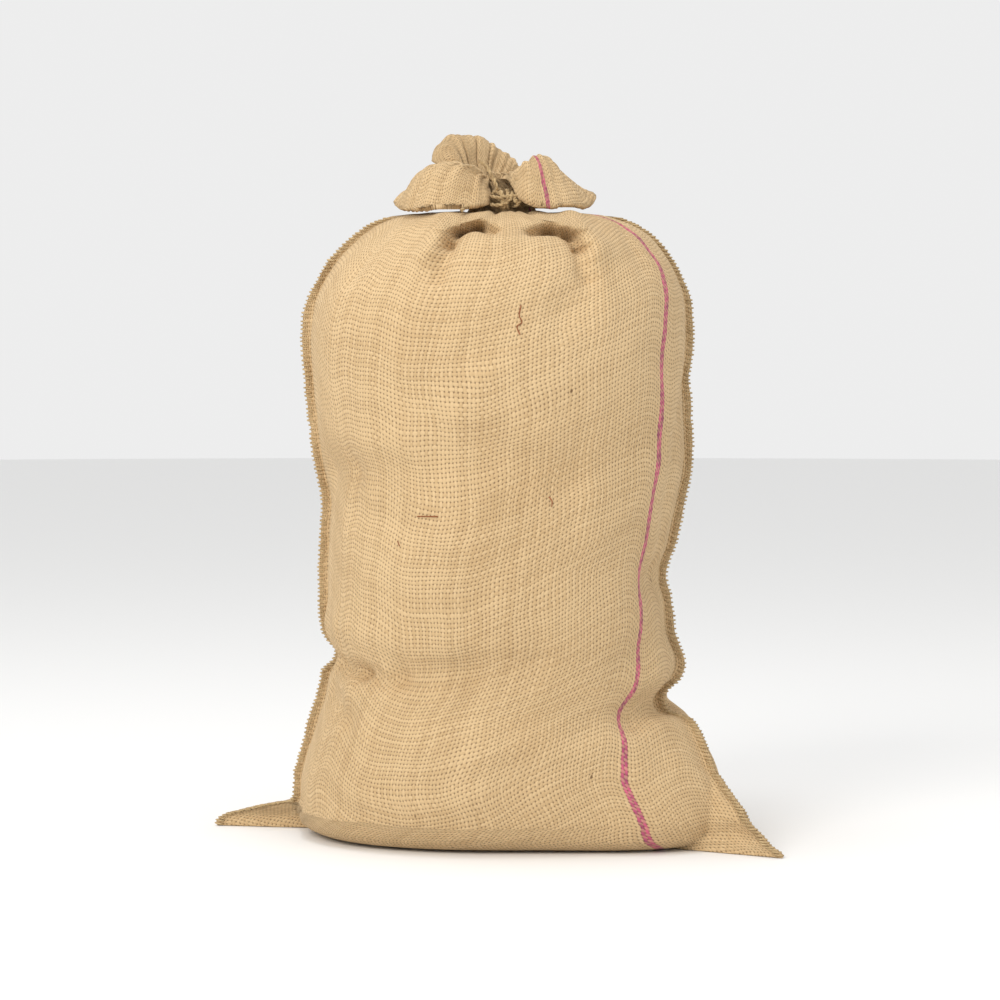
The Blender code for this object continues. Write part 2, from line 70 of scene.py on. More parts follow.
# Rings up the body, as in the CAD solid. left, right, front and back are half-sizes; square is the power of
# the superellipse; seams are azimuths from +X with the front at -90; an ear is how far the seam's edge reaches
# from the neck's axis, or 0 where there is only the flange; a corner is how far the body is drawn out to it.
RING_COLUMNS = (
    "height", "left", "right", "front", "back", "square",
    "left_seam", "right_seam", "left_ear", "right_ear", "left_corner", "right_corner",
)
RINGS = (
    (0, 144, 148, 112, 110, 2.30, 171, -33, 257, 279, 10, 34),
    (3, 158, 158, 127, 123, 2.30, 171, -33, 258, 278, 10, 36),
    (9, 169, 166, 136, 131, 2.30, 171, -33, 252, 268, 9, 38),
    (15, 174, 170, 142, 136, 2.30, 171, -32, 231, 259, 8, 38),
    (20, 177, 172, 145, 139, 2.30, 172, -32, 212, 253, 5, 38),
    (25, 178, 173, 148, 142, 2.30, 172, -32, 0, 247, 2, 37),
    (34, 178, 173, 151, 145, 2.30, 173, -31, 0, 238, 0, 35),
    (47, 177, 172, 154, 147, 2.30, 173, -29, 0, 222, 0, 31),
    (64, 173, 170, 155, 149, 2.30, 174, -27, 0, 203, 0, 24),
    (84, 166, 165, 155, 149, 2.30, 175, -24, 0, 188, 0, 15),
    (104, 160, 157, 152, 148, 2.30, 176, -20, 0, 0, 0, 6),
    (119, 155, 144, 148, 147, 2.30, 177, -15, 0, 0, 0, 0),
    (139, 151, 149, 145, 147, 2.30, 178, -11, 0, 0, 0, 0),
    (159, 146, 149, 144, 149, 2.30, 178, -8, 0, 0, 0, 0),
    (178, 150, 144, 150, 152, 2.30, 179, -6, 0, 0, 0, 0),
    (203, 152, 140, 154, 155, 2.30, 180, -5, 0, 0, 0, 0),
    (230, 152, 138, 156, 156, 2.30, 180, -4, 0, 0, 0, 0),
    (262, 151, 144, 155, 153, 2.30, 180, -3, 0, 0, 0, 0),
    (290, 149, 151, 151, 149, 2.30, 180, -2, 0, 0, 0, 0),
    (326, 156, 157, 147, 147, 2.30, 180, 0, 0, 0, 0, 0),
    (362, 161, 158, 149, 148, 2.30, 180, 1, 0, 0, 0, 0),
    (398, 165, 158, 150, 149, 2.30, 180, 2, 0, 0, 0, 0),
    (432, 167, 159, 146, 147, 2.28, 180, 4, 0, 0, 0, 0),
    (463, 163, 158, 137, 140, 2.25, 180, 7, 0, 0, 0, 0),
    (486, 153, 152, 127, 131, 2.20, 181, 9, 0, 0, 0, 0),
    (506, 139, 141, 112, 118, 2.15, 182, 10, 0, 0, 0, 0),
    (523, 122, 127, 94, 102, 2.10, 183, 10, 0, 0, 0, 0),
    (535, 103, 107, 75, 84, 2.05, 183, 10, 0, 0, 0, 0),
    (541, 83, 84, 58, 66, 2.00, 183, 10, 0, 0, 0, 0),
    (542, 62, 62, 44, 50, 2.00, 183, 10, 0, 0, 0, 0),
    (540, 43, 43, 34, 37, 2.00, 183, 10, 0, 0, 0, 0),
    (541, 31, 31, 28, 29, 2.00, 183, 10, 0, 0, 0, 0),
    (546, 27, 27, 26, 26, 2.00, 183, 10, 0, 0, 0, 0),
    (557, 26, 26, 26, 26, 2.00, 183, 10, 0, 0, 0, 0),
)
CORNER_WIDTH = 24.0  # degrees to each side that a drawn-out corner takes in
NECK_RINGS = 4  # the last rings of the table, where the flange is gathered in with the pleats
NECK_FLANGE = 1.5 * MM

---

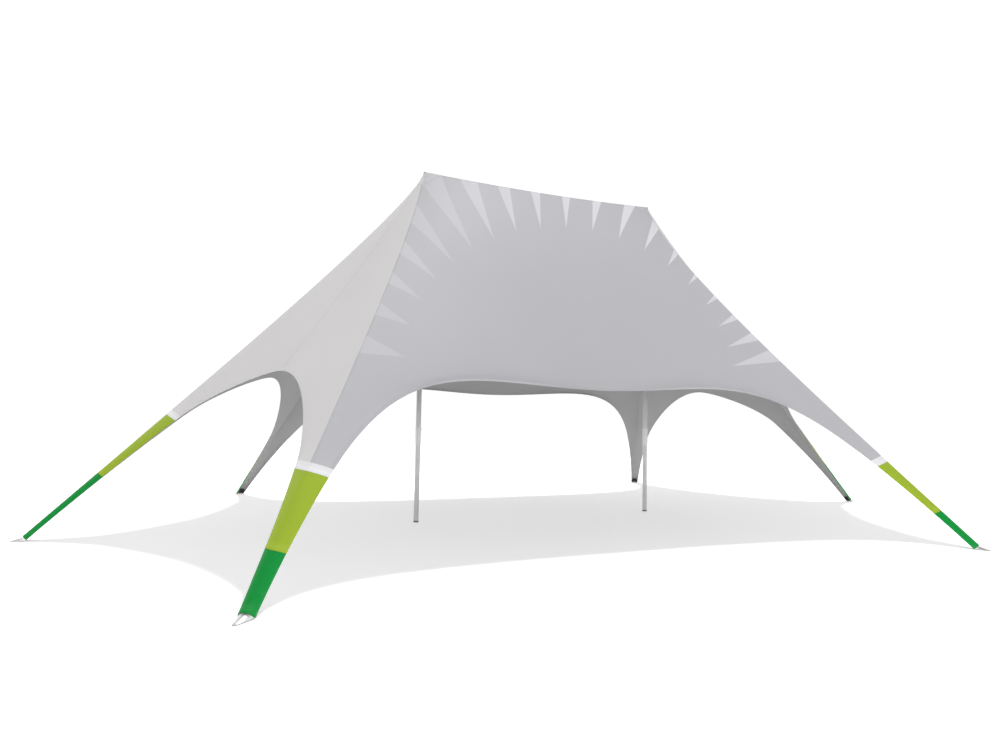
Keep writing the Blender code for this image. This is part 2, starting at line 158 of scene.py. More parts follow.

Exercise task -> Within the data above, pick out all lines holding the word "scene".

Solution to the exercise ->
The Blender code for this object continues. Write part 2, from line 70 of scene.py on. More parts follow.
Keep writing the Blender code for this image. This is part 2, starting at line 158 of scene.py. More parts follow.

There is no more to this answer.